Certainly, some of the heat must be placed on Gailey. Clock management is largely the coach's responsibility. Communication between him and the quarterback is essential.
Gailey took the blame for the spike call, but little else, after the game. Forgiving the decision to spike the ball when plenty of time remained to get off a play, Gailey should have huddled his team (or, at least, Ball) and told them, repeatedly if necessary, that it was fourth down.
It was a bitter and frustrating way for Tech to end the regular season, especially at Georgia, and it projected a sense of incompetence on the part of the entire team. How often do you see a game end a close, bitter game against a rival with the quarterback simply throwing the ball away on fourth-and-21? It just doesn't happen, or at least it shouldn't happen.

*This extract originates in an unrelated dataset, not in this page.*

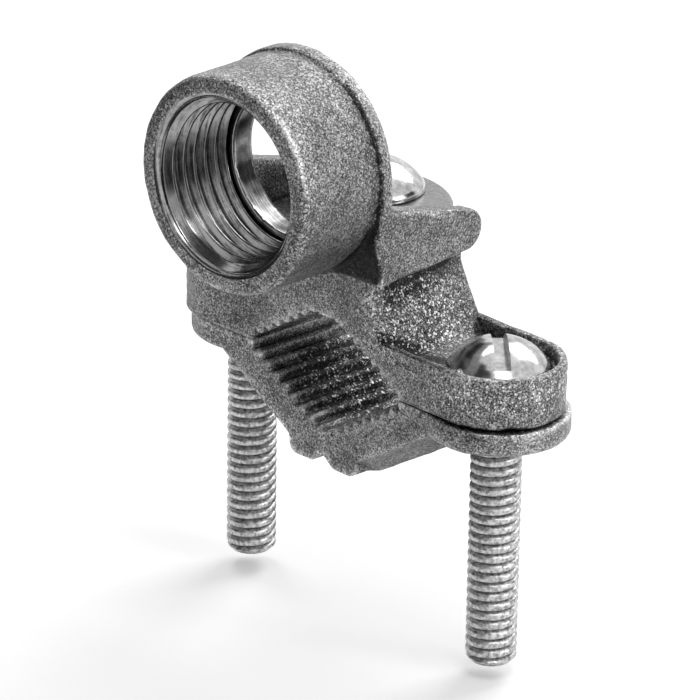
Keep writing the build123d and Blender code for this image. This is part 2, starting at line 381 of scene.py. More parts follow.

That falls on the coach, especially the head coach. Certainly, coaches throughout football have struggled with end-game situations, and a one-time gaffe can be excused. But the Yellow Jackets have had problems all season with formations, personnel groupings and running incorrect routes.
In several games, Ball had to burn timeouts because of improper personnel or play calls. Against Virginia, he had to call a timeout on the second play from scrimmage, after Gailey sent in the wrong personnel grouping. Later, in the Virginia game, with Tech threatening to get back in it, wideout Levon Thomas ran the wrong pattern, resulting in an interception in the end zone.
Ball gets most of the blame, and in some cases it's deserved. But Gailey, now in his third season at Tech, should be held more accountable for some of the mistakes. Fans are fed up with Ball and Gailey, whose offenses have lacked creativity and production during his time in Atlanta. Ceding the play-calling duties could ease some of the pressure.
Tech athletic director Dave Braine raised the stakes in November, saying before the Georgia game that he expected both teams to be ranked when they meet next season.
"I will be very disappointed next year if both teams are not ranked," Braine
told the Macon (Ga.) Telegraph, during the week of the game. It was
the first time Braine laid out such a specific expectation level for the Yellow Jackets, at least publicly.
Considering Georgia's high ranking for the last three seasons, it is Tech that has much work to do. The next step for the Jackets may start with Braine, who has consistently expressed his support for Gailey throughout the embattled coach's tenure.
Gailey, 20-17 in three seasons, still is working on his initial five-year contract, which he signed before the 2002 season. Discussions about an extension have been off and on. This offseason, it seems, would be the time to get something done.
With 10 starters returning on defense and most of the Yellow Jackets' skill position players also back, 2005 appears to be their best chance to return to the rankings. The schedule, however, is brutal. Trips to Auburn, Miami, Virginia and Virginia Tech and a home game against Georgia figure to present a difficult challenge.